** Start Entries shown **

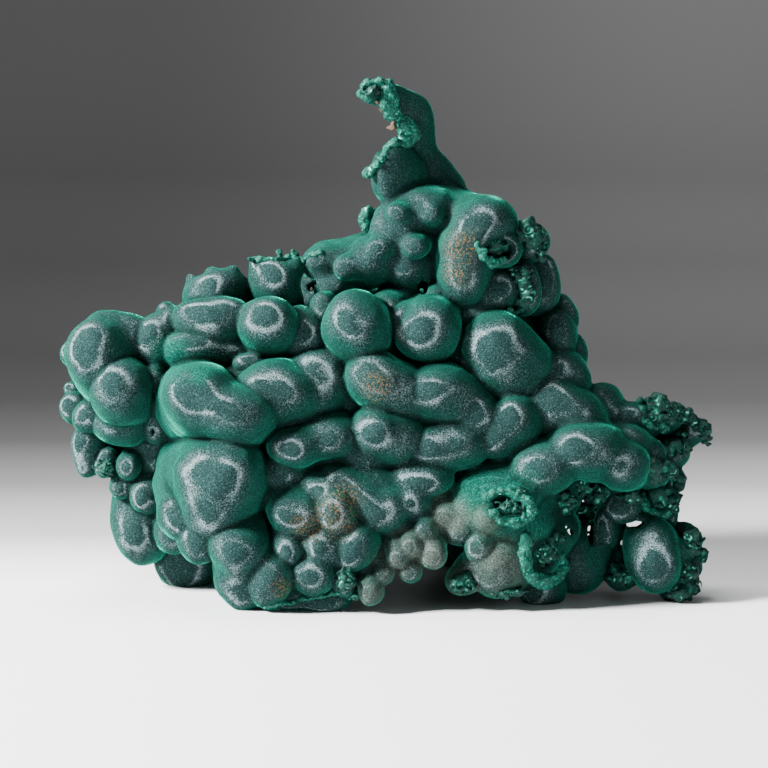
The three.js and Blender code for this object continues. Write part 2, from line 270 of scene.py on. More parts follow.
# Crusty curls: x and the height seen from the show side, half width, half height, the size of a
# curl, and how far back the crust is where it stands clear of the stone.
CRUSTS = (
    (91, 66, 5, 6, 2.0, -12), (95, 63.5, 3, 3, 1.6, -10), (97, 66, 4, 3, 1.6, -9),
    (101, 64.5, 3.5, 2.4, 1.4, -7), (104.5, 62, 3, 2.4, 1.4, -6), (107.5, 59.5, 2.6, 3.2, 1.5, -6),
    (109, 56, 1.6, 2.4, 1.2, -5), (100.5, 57, 3, 2.6, 1.5, -9), (97, 53, 5, 4, 1.9, -10),
    (101, 53, 2.4, 3, 1.3, -10), (89.5, 45.5, 4.6, 4.8, 2.4, -18), (95, 46, 3.4, 3, 1.6, -13),
    (98, 42.5, 3.6, 3.8, 1.9, -11), (94, 37, 5.5, 4.6, 2.2, -14), (96.5, 33.5, 2.2, 3, 1.4, -13),
    (103, 24, 4, 3, 1.8, -20), (102.5, 20, 3.2, 3, 1.6, -21), (106, 17.5, 2.5, 2.6, 1.4, -21),
    (101.5, 12.5, 3.5, 3.8, 1.8, -22), (99.5, 6.5, 4.6, 4, 2.1, -23), (104, 7, 2.2, 3.5, 1.4, -23),
    (80, 11, 6, 4, 1.8, -22), (37, 121, 6.5, 5.8, 1.9, -22), (48.5, 124, 5, 5.5, 2.2, -14),
    (52, 120, 2.6, 4, 1.6, -12), (46.5, 107, 3.2, 7.8, 1.7, -17), (44, 112, 2.6, 3, 1.4, -18),
    (41, 34, 6, 3.4, 1.3, -40), (53, 19, 4.6, 5.6, 1.4, -42), (57.5, 24, 2.6, 2.6, 1.3, -40),
    (45, 39.5, 2.6, 1.8, 1.1, -41), (-4.6, 172.3, 2.8, 2.4, 1.3, -10), (-12.5, 10.5, 3.4, 4.4, 1.6, -46),
    (-9, 6.5, 3.4, 2.4, 1.3, -46), (26, 9.5, 5, 3.6, 1.6, -43), (40, 6.5, 6, 2, 1.3, -40),
    (66, 40, 6, 4, 1.6, -22), (74, 38, 5, 4, 1.5, -20), (70, 32, 7, 4, 1.7, -14),
    (60, 36, 4, 5, 1.5, -20), (82, 37, 4, 3, 1.5, -15), (70, 37, 3, 3, 1.4, -12),
    (-94, 47, 3.6, 3, 1.4, -12),
)

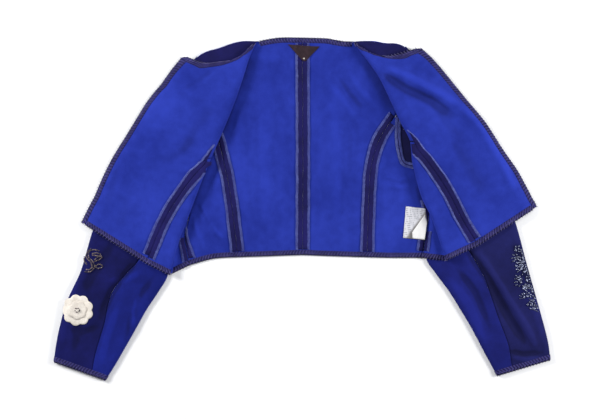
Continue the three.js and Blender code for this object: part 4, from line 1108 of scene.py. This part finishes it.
hemRuns, sleevePoints = {}, {}
fromEnd = slice(None, -12, -1)  # the fine steps next to a bound edge, from the edge inward
for name, inward in (("left", 1), ("right", -1)):
    side = Side(name)
    data, cuts = side.data, side.data["cuts"]
    backs = backGrids(side)
    hemRuns[name] = np.vstack([backs["hem"], samplePlan(data["backHem"], 2)[1:]])
    backFine, sideBackFine = (withRelief(fineGrid(backs[key])[0], backRelief) for key in ("back", "sideBack"))

    # What lies under a fold has no relief
    frontFine, frontRows, frontColumns = fineGrid(frontGrid(side))
    shown = frontColumns[places["foldTop"]] + 1
    frontFine[:, shown:] = withRelief(frontFine[:, shown:], lambda at: frontRelief(side, at) * (at[:, 2] > 2))
    sideFine, sideRowsAt, sideColumns = fineGrid(sideFrontGrid(side))
    shown = sideColumns[places["sideFoldTop"]]
    sideFine[:, shown:] = withRelief(sideFine[:, shown:], lambda at: frontRelief(side, at))

    sleeve = sleeveGrids(side, np.vstack([backs["armUpper"], backs["armLower"][1:]]))
    split = data["seamColumn"]
    dip = ([ring[split + 1][:2] for ring in sleeve["visible"]], seamDip["rise"], seamDip["width"])
    sleeveFolds = [*folds["sleeve_" + name], dip]
    risen = lambda at: ease((at[:, 2] - sleeveRise[0]) / sleeveRise[1])
    sleeveRelief = lambda at: reliefAt(sleeveFolds, at[:, :2]) * risen(at)
    upperFine, _, upperColumns = fineGrid(sleeve["upper"])
    underFine, _, underColumns = fineGrid(sleeve["under"])
    upperFine, underFine = withRelief(upperFine, sleeveRelief), withRelief(underFine, sleeveRelief)
    sleevePoints[name] = np.concatenate([upperFine.reshape(-1, 3), underFine.reshape(-1, 3)])

    # A body panel's grid is turned so that its inner face is up, a sleeve's so that the outer one is
    bodyFaces = [wools["wool_inside"], wools["wool_outside"]]
    for node, fine, key in (("back", backFine, "back"), ("side_back", sideBackFine, "back"),
                            ("front", frontFine, "front_" + name), ("side_front", sideFine, "front_" + name)):
        addWall(f"{node}_{name}", fine[::-inward], bodyFaces, key, "wool")
    for node, fine, tone in (("upper", upperFine, "navy"), ("under", underFine, "blue")):
        addWall(f"{node}_sleeve_{name}", fine[::inward],
                [wools[f"sleeve_{tone}_{name}"], wools["sleeve_inside"]], "sleeve_" + name, "sleeve_" + tone)
    print("cloth panels made:", name)

    # Pressed-open allowances of the back, each beside its seam
    width, hemCut = sizes["allowanceWidth"], sizes["bindingWidth"] + 1
    seamOf = lambda line, first, last: smoothPlan(cutLine(line, first, last))
    for node, line, way, tip in (
            ("centre", seamOf(backs["centre"], hemCut, hemCut), -1, 1),
            ("back", seamOf(backs["princess"], cuts["back"], hemCut), 1, 1),
            ("side_back", seamOf(backs["princess"], cuts["sideBack"], hemCut), -1, 1),
            ("side_inner", seamOf(side.h[side.underarm:], cuts["sideInner"], hemCut + 2), 1,
             cuts["innerTip"])):
        lines = planLines(line, way * inward, width, backHeight)
        stripAllowance(f"allowance_{node}_{name}", lines, "allowance", len(overlockPaths),
                       np.linspace(tip, 1, len(lines)))
    if "armhole" in cuts:
        line = seamOf(backs["armLower"], *cuts["armhole"])
        lines = planLines(line, 1, sizes["armholeAllowance"], backHeight)
        stripAllowance(f"allowance_armhole_{name}", lines, "armhole", 31, bothEdges=True)

    # Allowances of the front princess seam and, where the side front climbs, of the side seam; they
    # taper where they come out of a fold
    toFine = lambda starts, place: int(round(float(np.interp(place, range(len(starts)), starts))))
    fits = lambda lines: [min(1, lengthsOf(line)[-1] / width) for line in lines]
    last, lastSide = side.count - 1, len(side.p) - 1
    first, full, end = (toFine(frontRows, row) for row in (
        side.cross + cuts["frontPoint"], side.cross + cuts["frontFull"], last - cuts["hemRows"]))
    seam = frontColumns[places["foldTop"]]
    lines = rowLines(frontFine, range(first, end + 1), slice(seam, seam + 12))
    shares = [trims["tip"] + (1 - trims["tip"]) * min(1, k / (full - first)) for k in range(len(lines))]
    stripAllowance(f"allowance_front_{name}", lines, "allowance", 40 + inward, shares)
    first, climb, end = (toFine(sideRowsAt, row) for row in (
        cuts["sideFront"], lastSide - 2 * cuts["sideOuter"], lastSide - cuts["hemRows"]))
    lastShown = sideColumns[places["sideFoldSide"]]
    lines = rowLines(sideFine, range(first, end + 1), slice(None, lastShown - 1, -1))
    shares = fits(lines)
    stripAllowance(f"allowance_side_front_{name}", lines, "allowance", 44 + inward, shares,
                   sewnFrom=next(k for k, share in enumerate(shares) if share > 0.99))
    lines = rowLines(sideFine, range(climb, end + 1), slice(0, sideColumns[places["climbEnd"]] + 1))
    stripAllowance(f"allowance_side_outer_{name}", lines, "outer", 48 + inward, fits(lines))

    # Bindings: neckline, centre front, hem and cuff
    acrossFront = lambda first: range(frontColumns[places[first]], frontColumns[places["frontEnd"]] + 1)
    acrossSide = range(sideColumns[places["sideFoldStart"]], sideColumns[places["sideEnd"]] + 1)
    cuffLines = [upperFine[fromEnd, c] for c in range(upperColumns[split + 1], upperFine.shape[1])]
    last = side.underarm - side.tip - split + 4
    cuffLines += [underFine[fromEnd, c] for c in range(1, underColumns[last] + 1)]
    for node, lines, profile in (
            ("neck", [frontFine[:9, c] for c in acrossFront("foldStart")], "binding"),
            ("edge", [row[fromEnd] for row in frontFine], "binding"),
            ("hem_front", [frontFine[fromEnd, c] for c in acrossFront("foldTop")], "binding"),
            ("hem_side", [sideFine[fromEnd, c] for c in acrossSide], "binding"),
            ("hem_low", [sideFine[fromEnd, c] for c in range(sideColumns[places["climbHem"]] + 1)], "hem"),
            ("cuff", cuffLines, "cuff")):
        bindEdge(f"binding_{node}_{name}", lines, profile)
    print("trims made:", name)

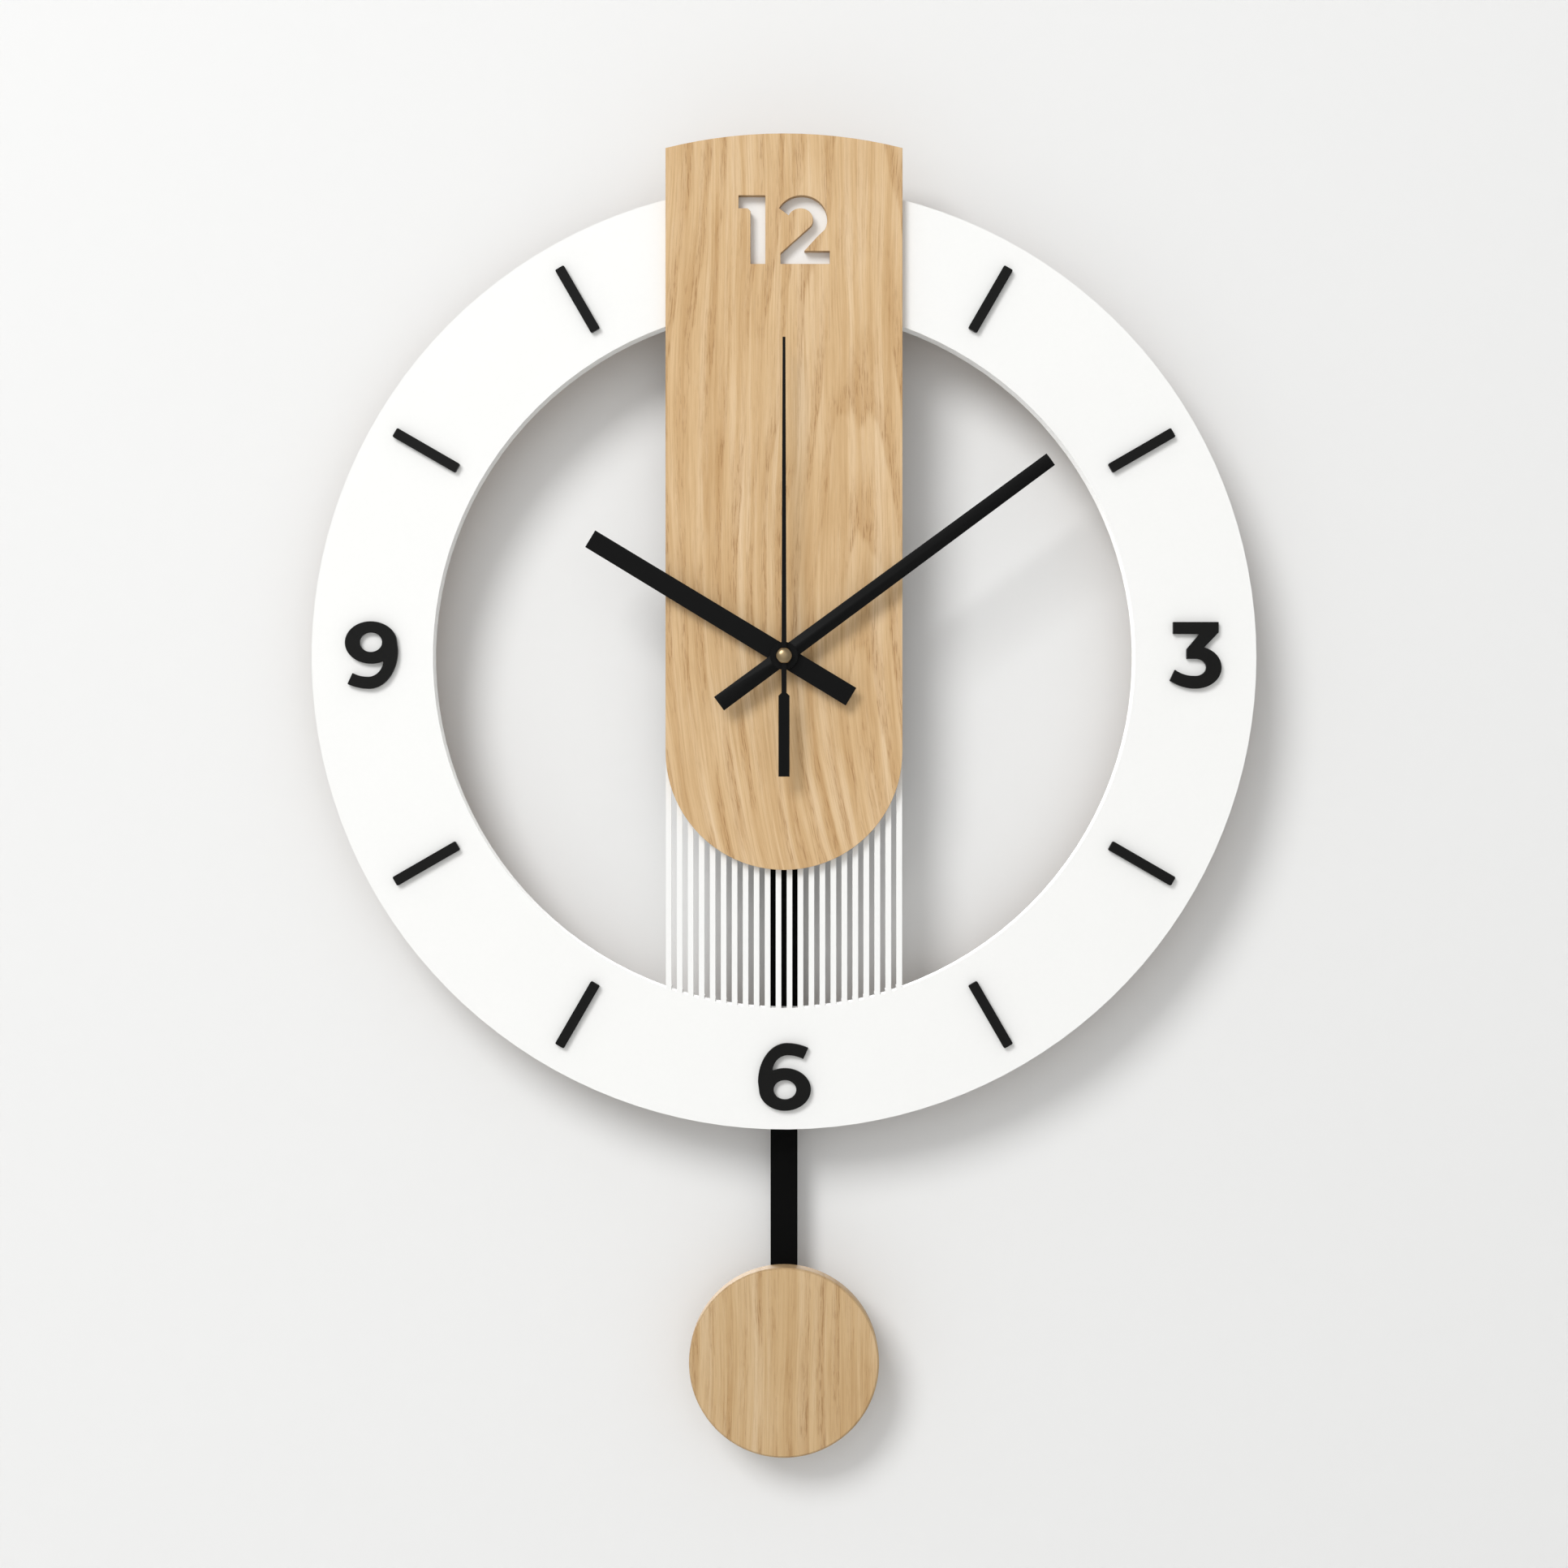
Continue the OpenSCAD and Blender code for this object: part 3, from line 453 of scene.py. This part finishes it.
def wall_paint():
    """Pale matt wall, seen only from the room side."""
    g = Graph("wall_paint")
    roller = g.noise(g.pos, 3.0, 0.5, scale=0.35)
    g.set(base_color=(0.825, 0.825, 0.82), roughness=0.75)
    g.bump(roller, 0.05, 0.0001)
    clear = g.node("ShaderNodeBsdfTransparent")
    side = g.node("ShaderNodeNewGeometry")
    both = g.node("ShaderNodeMixShader")
    out = g.nt.nodes["Material Output"]
    g.link(side.outputs["Backfacing"], both.inputs[0])
    g.link(g.bsdf.outputs[0], both.inputs[1])
    g.link(clear.outputs[0], both.inputs[2])
    g.link(both.outputs[0], out.inputs["Surface"])
    return g.mat


def floor_paint():
    g = Graph("floor_paint")
    cloud = g.noise(g.pos, 2.0, scale=0.02)
    g.set(base_color=g.mix(cloud, (0.76, 0.76, 0.75), (0.80, 0.80, 0.79)), roughness=0.6)
    return g.mat


def make_wall():
    side, top, bottom = WALL_HALF_WIDTH, WALL_TOP, FLOOR_HEIGHT
    corners = [(-side, WALL_DEPTH, bottom), (side, WALL_DEPTH, bottom),
               (side, WALL_DEPTH, top), (-side, WALL_DEPTH, top)]
    return plane("wall", corners, wall_paint())


def make_floor():
    side, height = FLOOR_HALF_WIDTH, FLOOR_HEIGHT
    corners = [(-side, -side, height), (side, -side, height), (side, side, height), (-side, side, height)]
    return plane("floor", corners, floor_paint())


def disk_light(name, place, aim, radius, power):
    data = bpy.data.lights.new(name, "AREA")
    data.shape = "DISK"
    data.size = 2 * radius
    data.energy = power
    o = bpy.data.objects.new(name, data)
    o.location = place
    o.rotation_euler = (Vector(aim) - Vector(place)).to_track_quat("-Z", "Y").to_euler()
    scene.collection.objects.link(o)
    return o


def light_back(wall):
    """Light for the back of the clock. It shines through the wall, and lights only
    what it meets first, so that none of it reaches the front."""
    behind = disk_light("behind", (-0.5, 2.0, 0.7), (0, 0, -0.05), 0.9, 60)
    behind.data.cycles.max_bounces = 0
    blockers = bpy.data.collections.new("behind_blockers")
    blockers.objects.link(wall)
    behind.light_linking.blocker_collection = blockers
    blockers.collection_objects[0].light_linking.link_state = "EXCLUDE"


def light_room(strength):
    world = bpy.data.worlds.new("room")
    world.use_nodes = True
    background = world.node_tree.nodes["Background"]
    background.inputs["Color"].default_value = (1, 1, 1, 1)
    background.inputs["Strength"].default_value = strength
    scene.world = world


wall = make_wall()
make_floor()
disk_light("key", (-1.65, -3.0, 2.1), (-1.65, 0, 2.1), 0.99, 109)
disk_light("fill", (-0.2, -2.0, 0.3), (-0.2, 0, 0.3), 1.0, 6)
light_back(wall)
light_room(0.52)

** End Entries shown **

- **The exercise**
Copy out every line of the listing that contains the string "scene".

- **Full output**
The three.js and Blender code for this object continues. Write part 2, from line 270 of scene.py on. More parts follow.
Continue the three.js and Blender code for this object: part 4, from line 1108 of scene.py. This part finishes it.
Continue the OpenSCAD and Blender code for this object: part 3, from line 453 of scene.py. This part finishes it.
    scene.collection.objects.link(o)
    scene.world = world